WHAT IS REQUIRED -> Find every line in the records that holds the string "scene". Copy each one.

Records with modeling code:

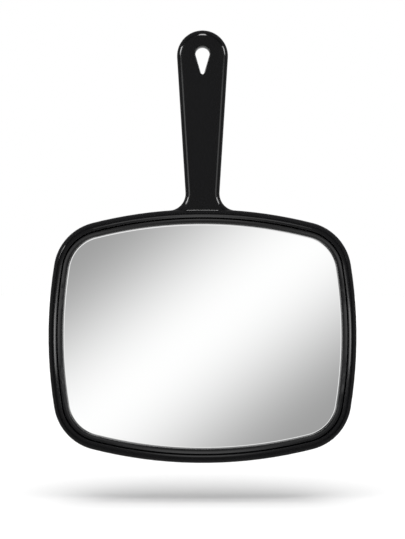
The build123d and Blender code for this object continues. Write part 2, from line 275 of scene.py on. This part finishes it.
def tape_white(name):
    """Double-sided foam tape, off-white with a fine grain."""
    material, tree, shader = new_material(name)
    grain = noise(tree, position(tree), *TAPE_NOISE)
    tree.links.new(ramp(tree, grain, TAPE_STOPS), shader.inputs["Base Color"])
    tree.links.new(bump(tree, grain, *TAPE_BUMP), shader.inputs["Normal"])
    shader.inputs["Roughness"].default_value = TAPE_ROUGHNESS
    return material


def foam_charcoal(name):
    """Closed-cell foam with small pores."""
    material, tree, shader = new_material(name)
    cells = node(tree, "ShaderNodeTexVoronoi", Vector=position(tree), Scale=FOAM_CELLS).outputs["Distance"]
    tree.links.new(ramp(tree, cells, FOAM_STOPS), shader.inputs["Base Color"])
    tree.links.new(bump(tree, cells, *FOAM_BUMP), shader.inputs["Normal"])
    shader.inputs["Roughness"].default_value = FOAM_ROUGHNESS
    return material


def paper_white(name):
    """Matt white paper for the floor."""
    material, tree, shader = new_material(name)
    mottle = noise(tree, position(tree), *PAPER_NOISE)
    tree.links.new(ramp(tree, mottle, PAPER_STOPS), shader.inputs["Base Color"])
    shader.inputs["Roughness"].default_value = PAPER_ROUGHNESS
    shader.inputs["Specular IOR Level"].default_value = 0.0
    return material


def emission(name, see_through=False):
    """A plain white glow for the studio, on a sheet that may let through what is behind it."""
    material = bpy.data.materials.new(name)
    material.use_nodes = True
    tree = material.node_tree
    tree.nodes.clear()
    glow = node(tree, "ShaderNodeEmission", Strength=1.0)
    surface = glow
    if see_through:
        clear = node(tree, "ShaderNodeBsdfTransparent")
        surface = node(tree, "ShaderNodeAddShader", _0=glow.outputs[0], _1=clear.outputs[0])
    node(tree, "ShaderNodeOutputMaterial", Surface=surface.outputs[0])
    return material, tree, glow


def dress(name, material):
    """Gives a CAD node its material."""
    materials = NODES[name].data.materials
    materials.clear()
    materials.append(material)


# ---------------------------------------------------------------- studio
def staged(name, form, material):
    """Turns a bmesh into an object of the studio."""
    mesh = bpy.data.meshes.new(name)
    form.to_mesh(mesh)
    form.free()
    mesh.materials.append(material)
    made = bpy.data.objects.new(name, mesh)
    bpy.context.scene.collection.objects.link(made)
    return made


def seen_only_by(made, *kinds):
    """Hides an object from every kind of ray but these."""
    for kind in ("camera", "diffuse", "glossy", "transmission", "volume_scatter", "shadow"):
        setattr(made, "visible_" + kind, kind in kinds)


def shine_on(light, names):
    """Restricts a light or a glowing sheet to some CAD nodes."""
    receivers = bpy.data.collections.new(light.name + "_receivers")
    for name in names:
        receivers.objects.link(NODES[name])
    light.light_linking.receiver_collection = receivers


def make_floor():
    """A round floor of white paper, kept out of reflections."""
    form = bmesh.new()
    bmesh.ops.create_circle(form, cap_ends=True, radius=FLOOR_RADIUS, segments=FLOOR_SIDES)
    floor = staged("floor", form, paper_white("floor_white"))
    floor.location.z = CAD_LOW.z - FLOOR_GAP
    floor.visible_glossy = False


def make_backdrop():
    """A white sphere round everything, which only the camera sees."""
    form = bmesh.new()
    shape = {"u_segments": BACKDROP_COLUMNS, "v_segments": BACKDROP_ROWS, "radius": BACKDROP_RADIUS}
    bmesh.ops.create_uvsphere(form, **shape)
    seen_only_by(staged("backdrop", form, emission("backdrop_white")[0]), "camera")


def upright_sheet(name, material, level):
    """A large sheet parallel to the mirror, at a place along Y, seen only in reflections."""
    form = bmesh.new()
    bmesh.ops.create_grid(form, x_segments=1, y_segments=1, size=0.5)  # a square with sides of 1
    sheet = staged(name, form, material)
    sheet.rotation_euler.x = math.radians(90)
    sheet.scale = (SHEET_WIDTH, SHEET_HEIGHT, 1)
    sheet.location.y = level
    seen_only_by(sheet, "glossy")
    return sheet


def ridges(tree, phase, dark, light):
    """Soft ridges of light: light where the phase is a whole number of turns, and dark halfway between."""
    return remap(tree, maths(tree, "COSINE", phase), -1.0, 1.0, dark, light)


def make_card(camera):
    """A lit card behind the camera. The mirror shows its soft diagonal ridge of light."""
    to_mirror = GLASS_FACE - camera.location.y
    scale = (to_mirror + CARD_DISTANCE) / to_mirror
    level = GLASS_FACE - CARD_DISTANCE
    angle = math.radians(RIDGE_ANGLE)
    across = Vector((math.sin(angle), 0, -math.cos(angle)))
    start = Vector((RIDGE_POINT[0] * scale, 0, camera.location.z + RIDGE_POINT[1] * scale))
    middle = (0, level, camera.location.z + (GLASS_MIDDLE_Z - camera.location.z) * scale)

    material, tree, glow = emission("card_gradient")
    point = world_point(tree)
    offset = maths(tree, "SUBTRACT", vector_maths(tree, "DOT_PRODUCT", point, across), across.dot(start))
    phase = maths(tree, "MULTIPLY", offset, math.pi / (RIDGE_HALF_WIDTH * scale))
    half_turn = maths(tree, "MINIMUM", maths(tree, "ABSOLUTE", phase), math.pi)
    ridge = ridges(tree, half_turn, *RIDGE_GLOW)
    wide_phase = maths(tree, "MULTIPLY", offset, math.pi / WIDE_HALF_WIDTH)
    wide = ridges(tree, wide_phase, *WIDE_GLOW)
    away = vector_maths(tree, "DISTANCE", point, middle)
    inner = mix(tree, remap(tree, away, *RING_RADII, 0.0, 1.0), ridge, RING_GLOW)
    whole = mix(tree, remap(tree, away, *WIDE_RADII, 0.0, 1.0), inner, wide)
    tree.links.new(whole, glow.inputs["Strength"])
    shine_on(upright_sheet("card", material, level), GLASS)


def make_panel(name, place, strength, radii, receivers):
    """A glow that fades outwards from a place in front of the object or behind it, for the plastic alone."""
    material, tree, glow = emission(name + "_glow", see_through=True)
    middle = Vector((0, 0, MIDDLE.z)) + Vector(place)
    away = vector_maths(tree, "DISTANCE", world_point(tree), middle)
    tree.links.new(remap(tree, away, *radii, strength, 0.0), glow.inputs["Strength"])
    shine_on(upright_sheet(name, material, middle.y), receivers)


def bar(tree, along, across):
    """One pair of soft bars: 1 in their middle, falling to 0 at their ends and sides."""
    start, full, wane, end = BAR_REACH
    rise = remap(tree, along, start, full, 0.0, 1.0)
    fall = remap(tree, along, wane, end, 1.0, 0.0)
    side = remap(tree, across, *BAR_EDGES, 1.0, 0.0)
    return maths(tree, "MULTIPLY", maths(tree, "MULTIPLY", rise, fall), side)


def make_bars():
    """Four soft bars of light round the camera, which the bezel shows along its four sides."""
    material, tree, glow = emission("bar_glow", see_through=True)
    point = node(tree, "ShaderNodeSeparateXYZ", Vector=world_point(tree))
    x = maths(tree, "ABSOLUTE", point.outputs["X"])
    z = maths(tree, "ABSOLUTE", maths(tree, "SUBTRACT", point.outputs["Z"], GLASS_MIDDLE_Z))
    light = maths(tree, "MULTIPLY", maths(tree, "MAXIMUM", bar(tree, x, z), bar(tree, z, x)), BAR_GLOW)
    tree.links.new(light, glow.inputs["Strength"])
    shine_on(upright_sheet("bars", material, FRONT_PLACE[1] + BAR_GAP), BEZEL)


def make_softbox(name, azimuth, elevation, distance, width, height, radiance):
    """A rectangular light aimed at the middle of the object, seen only in reflections."""
    turn = math.radians(azimuth)
    rise = math.radians(elevation)
    towards = Vector((math.sin(turn) * math.cos(rise), -math.cos(turn) * math.cos(rise), math.sin(rise)))
    light = bpy.data.lights.new(name, "AREA")
    light.shape = "RECTANGLE"
    light.size = width
    light.size_y = height
    light.energy = radiance * math.pi * width * height
    made = bpy.data.objects.new(name, light)
    bpy.context.scene.collection.objects.link(made)
    made.location = MIDDLE + towards * distance
    made.rotation_euler = towards.to_track_quat("Z", "Y").to_euler()
    made.visible_camera = False
    made.visible_diffuse = False
    return made


def make_softboxes(boxes, sides=(1,)):
    """Makes the softboxes of a table, once or on both sides."""
    for side in sides:
        for name, azimuth, *shape, radiance, right_share, lit in boxes:
            share = right_share if side > 0 else 1.0
            shine_on(make_softbox(name, side * azimuth, *shape, radiance * share), lit)


def make_sun(name, angle, strength, lean):
    """Light from above that reflections don't show, spread over an angle and leaning towards the camera."""
    light = bpy.data.lights.new(name, "SUN")
    light.angle = math.radians(angle)
    light.energy = strength
    made = bpy.data.objects.new(name, light)
    bpy.context.scene.collection.objects.link(made)
    made.rotation_euler.x = math.radians(lean)
    made.visible_glossy = False


def make_surround():
    """An even grey for reflections, which adds no light to the floor."""
    world = bpy.data.worlds.new("studio")
    world.use_nodes = True
    grey = (SURROUND_GREY, SURROUND_GREY, SURROUND_GREY, 1)
    world.node_tree.nodes["Background"].inputs["Color"].default_value = grey
    bpy.context.scene.world = world
    world.cycles_visibility.diffuse = False


def make_camera():
    """The camera of the front view, level and square to the mirror."""
    data = bpy.data.cameras.new("camera")
    data.lens = LENS
    data.sensor_width = SENSOR
    data.clip_end = VIEW_END
    camera = bpy.data.objects.new("camera", data)
    bpy.context.scene.collection.objects.link(camera)
    camera.location = (MIDDLE.x, CAD_LOW.y - VIEW_HEIGHT * LENS / SENSOR, MIDDLE.z - VIEW_DROP)
    camera.rotation_euler = (math.radians(90), 0, 0)
    bpy.context.scene.camera = camera
    return camera


for node_name, material_name, seed in PLASTICS:
    dress(node_name, gloss_black(material_name, seed))
dress("mirror_glass", mirror_silver("silvered_glass"))
dress("mounting_tape", tape_white("tape_white"))
dress("foam_pad", foam_charcoal("foam_charcoal"))

front_camera = make_camera()
make_floor()
make_backdrop()
make_card(front_camera)
make_surround()
make_panel("front_panel", FRONT_PLACE, FRONT_GLOW, FRONT_RADII, SHELLS + BEZEL)
make_panel("back_panel", BACK_PLACE, BACK_GLOW, BACK_RADII, ("rear_shell",))
make_bars()
make_softboxes(FRONT_PAIRS, BOTH_SIDES)
make_softboxes(FRONT_BOXES)
make_softboxes(BACK_PAIRS, BOTH_SIDES)
make_softboxes(BACK_BOXES)
for sun in SUNS:
    make_sun(*sun)
bpy.context.scene.view_settings.view_transform = "Standard"
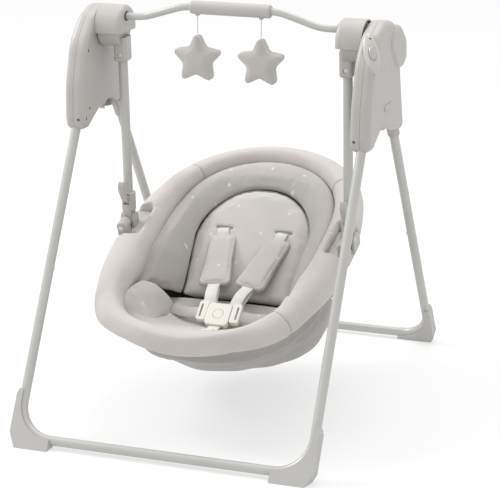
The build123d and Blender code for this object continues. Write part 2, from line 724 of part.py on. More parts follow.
def batteries():
    """Four AA cells side by side."""
    cells = []
    for i in range(4):
        across = Pos(299, 54 - (i - 1.5) * 6.6, 730.9 + (i - 1.5) * 14.6)
        cell = across * Rot(90, 0, 0) * (Cylinder(CELL_R, CELL_LEN) + Pos(0, 0, CELL_LEN / 2) * Cylinder(2.6, 1.2))
        cells.append(cell)
    return Compound(children=cells)


def control_panel():
    """Egg-shaped bezel on the front corner, with an opening for the button and one for the light."""
    behind = panel_place().location * Pos(0, 0, -60) * Box(200, 200, 120)
    bezel = panel_blank() - behind
    bezel -= power_button_blank(0.5)
    bezel -= panel_place().location * Pos(0, 27, 4) * Cylinder(2.0, 20)
    return largest(bezel)


def power_button():
    button = power_button_blank()
    crown = button.faces().sort_by(Axis(PANEL_CENTRE, panel_place().z_dir))[-1].edges()
    return soften(button, crown, 2.5)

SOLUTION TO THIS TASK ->
The build123d and Blender code for this object continues. Write part 2, from line 275 of scene.py on. This part finishes it.
    bpy.context.scene.collection.objects.link(made)
    bpy.context.scene.collection.objects.link(made)
    bpy.context.scene.collection.objects.link(made)
    bpy.context.scene.world = world
    bpy.context.scene.collection.objects.link(camera)
    bpy.context.scene.camera = camera
bpy.context.scene.view_settings.view_transform = "Standard"